DiChiera: I’m very focused on making opera accessible to people and particularly attracting a younger generation. The schools are no longer doing what they used to do, with the financial situation. The arts are the first thing to go. We have a program called Access. If you’re younger than 35, you can get a ticket for $25. With your ticket, after the performance there’s a reception in the cafeteria and you get a free drink — and the cast comes through.
MT: When people think of opera, they may often think of a prototypically robust lady singer, like Montserrat Caballé …
DiChiera: It’s changed dramatically, with the advent of television and the movies. With La Traviata, I have two casts. Both leading ladies are very glamorous. It makes a difference. The only time you make an exception is when it’s somebody like Pavarotti, and then you don’t really care. Just tell them to open their mouth. I work very hard to make sure we have great diversity and reality on stage.
MT: Who are the singers and musicians to look out for this season?
DiChiera: Quite a few, actually. For La Traviata we have a really beautiful singer called Corinne Winters. She won the Singer of the World award. She’s very glamorous. Lise Lindstrom is in Turandot. I was just reading that she was making her debut at the Royal Opera and they were saying that she’s the world’s foremost Turandot, which is one of the most demanding roles in the repertoire. I was pleased to see that the English thought highly of her. Our senta in the Flying Dutchman is from Sweden and her name is Elizabet Strid; lots of talent.
MT: There’s some controversy surrounding Wagner; that he was anti-Semitic?
DiChiera: There was that feeling, but the irony of it was that the person he worked with most was a Jewish conductor. It was the Nazis that picked up on him. They created that image. He was their favorite, but he didn’t pick them. In Israel, you’ll hear very little Wagner, although there’s a famous Jewish conductor who decided that it was silly and has performed some Wagner. That same conductor, Daniel Barenboim, has created an orchestra of young musicians, both Palestinian and Israeli. When musicians come together, all the rest of it disappears. Wagner was so important though. Composers after Wagner either composed to get away from him, or to emulate him. He was that significant.
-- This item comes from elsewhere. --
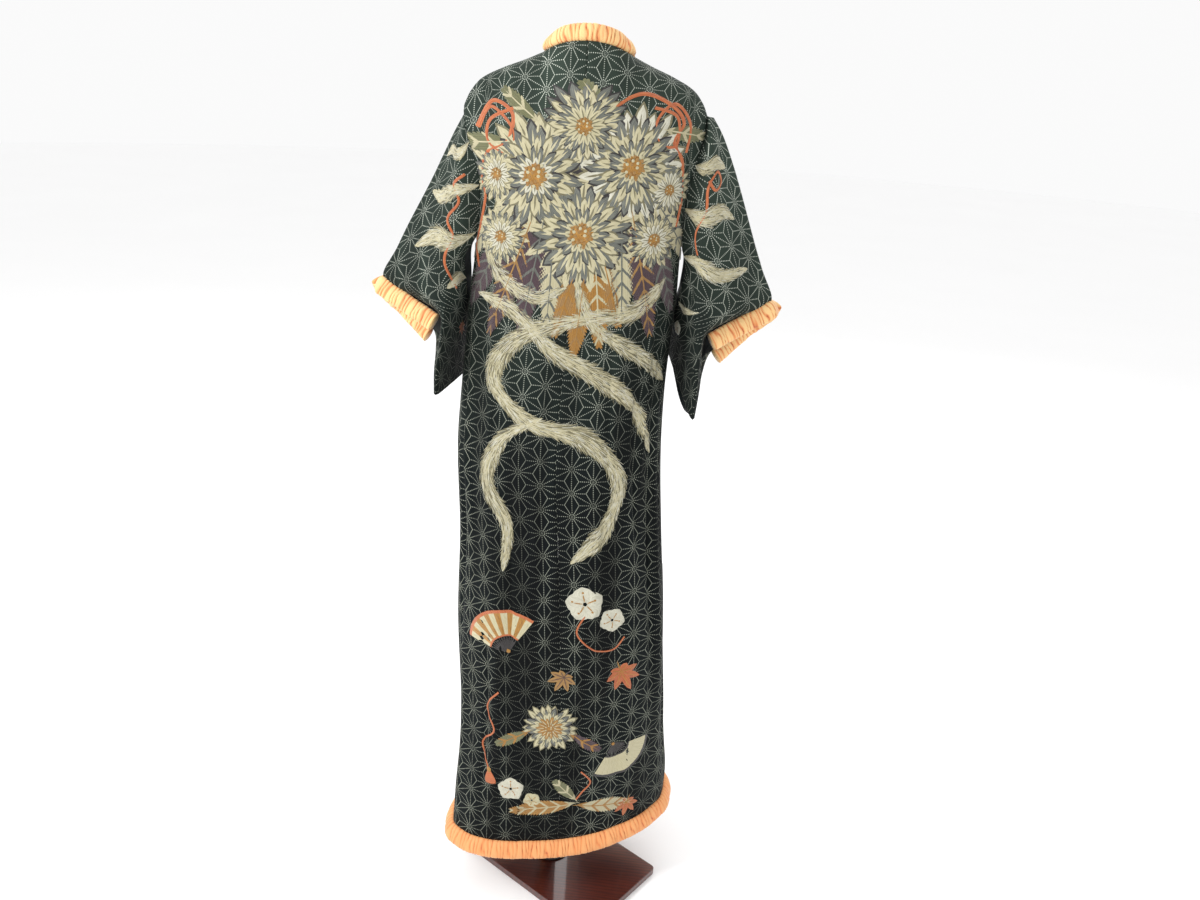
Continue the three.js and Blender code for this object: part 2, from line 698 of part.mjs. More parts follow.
function upright(radius, height, bottom) {
  const geometry = new THREE.CylinderGeometry(radius, radius, height, POLE_SIDES);
  geometry.rotateX(Math.PI / 2);
  geometry.translate(0, 0, bottom + height / 2);
  return geometry;
}

// A flange with a hole for the pole
function flangeGeometry() {
  const inner = POLE_RADIUS + SEAM;
  const profile = [
    [inner, 0],
    [FLANGE_RADIUS, 0],
    [FLANGE_RADIUS, FLANGE_HEIGHT / 2],
    [FLANGE_RADIUS - FLANGE_BEVEL, FLANGE_HEIGHT],
    [inner, FLANGE_HEIGHT],
    [inner, 0],
  ].map(([x, y]) => new THREE.Vector2(x, y));
  const geometry = new THREE.LatheGeometry(profile, POLE_SIDES);
  geometry.rotateX(Math.PI / 2);
  geometry.translate(0, 0, BOARD_THICKNESS + SEAM);
  return geometry;
}

function boardGeometry() {
  const halfLength = BOARD_LENGTH / 2 - BOARD_BEVEL;
  const halfWidth = BOARD_WIDTH / 2 - BOARD_BEVEL;
  const shape = new THREE.Shape();
  const corners = [[1, 1, 0], [-1, 1, 90], [-1, -1, 180], [1, -1, 270]];
  for (const [alongSign, acrossSign, start] of corners) {
    const x = alongSign * (halfLength - BOARD_CORNER);
    const y = acrossSign * (halfWidth - BOARD_CORNER);
    shape.absarc(x, y, BOARD_CORNER, degToRad(start), degToRad(start + 90), false);
  }
  const geometry = new THREE.ExtrudeGeometry(shape, {
    depth: BOARD_THICKNESS - 2 * BOARD_BEVEL,
    bevelThickness: BOARD_BEVEL,
    bevelSize: BOARD_BEVEL,
    bevelSegments: 1,
    curveSegments: 4,
  });
  geometry.translate(0, 0, BOARD_BEVEL);
  geometry.rotateZ(BOARD_TURN);
  return geometry;
}

const finish = (color, roughness, metalness = 0) =>
  new THREE.MeshStandardMaterial({ color, roughness, metalness });
const CLOTH = 0x3f5150;
const TRIM = 0xf2a468;

const kimono = new THREE.Group();
function place(name, geometry, material) {
  const mesh = new THREE.Mesh(geometry, material);
  mesh.name = name;
  kimono.add(mesh);
}

for (const [word, side] of [["right", 1], ["left", -1]]) {
  place(`body_${word}`, bodyGeometry(side), finish(CLOTH, 0.7));
  place(`overlap_${word}`, overlapGeometry(side), finish(CLOTH, 0.7));
  place(`sleeve_${word}`, sleeveGeometry(side), finish(CLOTH, 0.7));
  place(`front_trim_${word}`, frontTrimGeometry(side), finish(TRIM, 0.6));
  place(`cuff_trim_${word}`, cuffTrimGeometry(side), finish(TRIM, 0.6));
}
place("neck_trim", neckTrimGeometry(), finish(TRIM, 0.6));
place("hem_trim", hemTrimGeometry(), finish(TRIM, 0.6));

const formBottom = FORM[0][0];
const poleBottom = BOARD_THICKNESS + SEAM;
place("dress_form", formGeometry(), finish(0xd8cbb4, 0.85));
place("pole", upright(POLE_RADIUS, formBottom - SEAM - poleBottom, poleBottom), finish(0x1c1a1a, 0.35, 0.6));
place("pole_flange", flangeGeometry(), finish(0x1c1a1a, 0.35, 0.6));
place("base_board", boardGeometry(), finish(0x5c2a1d, 0.25));

export default kimono;
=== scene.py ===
"""A floor-length kimono on a limbless dress form, with its embroidery, gathered trims and stand."""
import math

import bmesh
import bpy
import numpy as np
from mathutils import Matrix, Vector


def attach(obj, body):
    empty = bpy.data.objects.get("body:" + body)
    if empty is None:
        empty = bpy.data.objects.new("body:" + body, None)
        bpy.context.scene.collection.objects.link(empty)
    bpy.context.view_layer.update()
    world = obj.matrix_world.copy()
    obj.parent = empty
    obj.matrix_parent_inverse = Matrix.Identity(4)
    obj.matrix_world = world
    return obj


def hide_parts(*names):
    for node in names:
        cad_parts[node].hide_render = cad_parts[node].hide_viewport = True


bl_info = {
    "name": "Kimono on a dress form",
    "version": (1, 0, 0),
    "blender": (4, 5, 0),
    "location": "View3D > Sidebar > Kimono",
    "description": "Builds an embroidered kimono with gathered trims on its stand",
    "category": "Add Mesh",
}

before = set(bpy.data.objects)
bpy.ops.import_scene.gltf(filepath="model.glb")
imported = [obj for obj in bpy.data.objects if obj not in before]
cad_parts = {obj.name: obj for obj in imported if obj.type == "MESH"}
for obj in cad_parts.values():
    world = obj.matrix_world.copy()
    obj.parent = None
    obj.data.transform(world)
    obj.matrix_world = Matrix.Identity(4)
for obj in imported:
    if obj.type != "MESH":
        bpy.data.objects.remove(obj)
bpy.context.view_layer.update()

MM = 0.001
SIDES = (("right", 1), ("left", -1))

# Cloth in millimetres, as in the part's source
SEAM = 0.3
HEM_HEIGHT = 140
HEM_LIFT_RIGHT = 30
HEM_LIFT_LEFT = 0
ROUNDNESS = 2.4
SHOULDER_ROUND = 120
NECK_HALF_WIDTH = 68
NECK_BACK_DEPTH = 58
NECK_BACK_HEIGHT = 1568
NECK_SIDE_HEIGHT = 1549
RIDGE_COLUMNS = ("across", "height")
RIDGE = (
    (68, 1549),
    (96, 1536.5),
    (130, 1523),
    (162, 1506),
    (178, 1487),
    (186, 1470),
)
SECTION_COLUMNS = ("height", "halfWidth", "backDepth", "frontDepth", "centreX", "skew", "sideGap")
SECTIONS = (
    (60, 213, 110, 112, 12, 0.22, 0),
    (120, 210, 111, 113, 16, 0.21, 0),
    (220, 203, 112, 114, 16, 0.17, 0),
    (320, 193, 112, 113, 14, 0.13, 0),
    (430, 188, 112, 112, 11, 0.09, 0),
    (600, 186, 112, 112, 2, 0.05, 0),
    (760, 179, 111, 111, -7, 0.03, 0),
    (910, 176, 108, 108, -17, 0, 0),
    (1030, 171, 101, 104, -15, 0, 0),
    (1130, 169, 98, 104, -9, 0, 0),
    (1180, 170, 98, 106, -6, 0, 9),
    (1250, 171, 99, 107, -3, 0, 17),
    (1350, 172, 99, 104, 0, 0, 20),
    (1430, 174, 96, 98, 1, 0, 20),
    (1500, 177, 90, 90, 2, 0, 18),
    (1600, 177, 88, 88, 2, 0, 18),
)
LEFT_GAP_SCALE = 1.45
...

MT: What would be a good starting point for the newbie this season?
DiChiera: La Traviata, and A View from the Bridge, which is in English. La Traviata would give you a more traditional experience, with beautiful music that people will recognize. A View from the Bridge is just a good play that has been given another dimension.
MT: Respond to people who think the opera is “not for them,” but for the tuxedo-clad champagne drinking set?
DiChiera: That image came about in the last century in New York City, because the Metropolitan Opera was supported by the 400 [old money families]. They had the boxes. In Europe, opera was for everybody. We do that now. We have student performances. Maybe on opening night, when we get a number of the major donors, it’s a little like that. They’re paying half of the bill, whereas in Europe the government picks it up. I see everything here, in terms of dress; there’s no dress code. But you know, I tell some of my younger male friends that the best way to make an impression on a girl is to say, ‘Would you like to go to the opera?’ Straight away, she’ll think, ‘There’s more to this guy than I thought.’ I’ve had a number of those friends some back to me and tell me that they scored that night. You can’t lose either way. A good opera, and whatever else. Appealing to young people is most important. It’s a graying audience. That’s why we started the Access program. It’s been really exciting. We also like to do things out in the community. I’m for bringing opera singers into a bar without any kind of announcement, and have them start singing arias, and have a sign that says, ‘You are experiencing a random act of culture.’ Getting media attention is difficult. It’s a challenge. It’s not easy, keeping cultural institutions alive.